— start of Collected data —
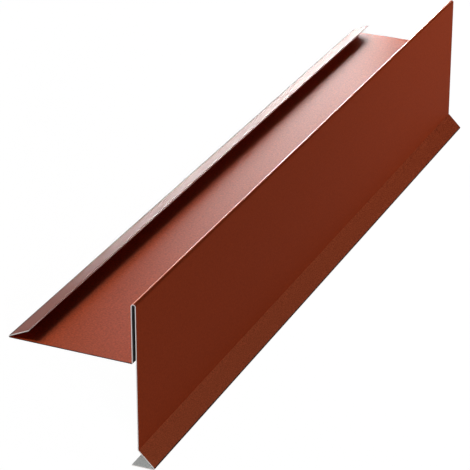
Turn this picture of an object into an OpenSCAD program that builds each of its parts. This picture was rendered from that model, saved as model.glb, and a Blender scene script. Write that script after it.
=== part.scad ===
// Verge trim: one strip of coated steel sheet, folded along its whole length.
// The sizes below are given as the trim is fixed to a roof: face upright, return level.
// The part itself lies as a loose trim does on a floor, on its lip and its return, like a tent.

/* [Sheet] */
// Thickness of the coated sheet
sheet_t = 0.6; // [0.4:0.05:1]
// Length of the trim
trim_len = 600; // [200:10:3000]
// Inside radius of every bend but the wide fold at the top
bend_r = 0.3; // [0.3:0.1:1.5]

/* [Face] */
// Height of the face, from the top of the fold down to the kick-out
face_h = 98.7; // [75:0.1:160]
// Clear gap between the face and the upstand behind it
fold_gap = 2.1; // [1.5:0.1:8]

/* [Drip edge] */
// Length of the kick-out, down its slope to its tip
kick_len = 15.4; // [8:0.2:25]
// Angle of the kick-out away from the face
kick_angle = 45; // [25:1:60]
// Width of the level return, from its tip back under the face
return_len = 15.3; // [8:0.1:25]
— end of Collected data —
◆ Exercise details
From the opening line of the data above through the line that contains "fold_gap = 2.1; // [1.5:0.1:8]", please print each line as it stands and only those lines.

◆ Final answer
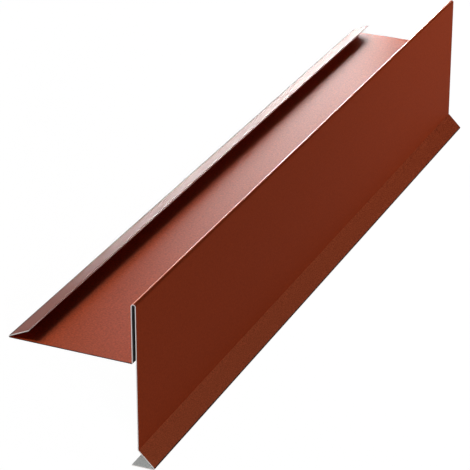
Turn this picture of an object into an OpenSCAD program that builds each of its parts. This picture was rendered from that model, saved as model.glb, and a Blender scene script. Write that script after it.
=== part.scad ===
// Verge trim: one strip of coated steel sheet, folded along its whole length.
// The sizes below are given as the trim is fixed to a roof: face upright, return level.
// The part itself lies as a loose trim does on a floor, on its lip and its return, like a tent.

/* [Sheet] */
// Thickness of the coated sheet
sheet_t = 0.6; // [0.4:0.05:1]
// Length of the trim
trim_len = 600; // [200:10:3000]
// Inside radius of every bend but the wide fold at the top
bend_r = 0.3; // [0.3:0.1:1.5]

/* [Face] */
// Height of the face, from the top of the fold down to the kick-out
face_h = 98.7; // [75:0.1:160]
// Clear gap between the face and the upstand behind it
fold_gap = 2.1; // [1.5:0.1:8]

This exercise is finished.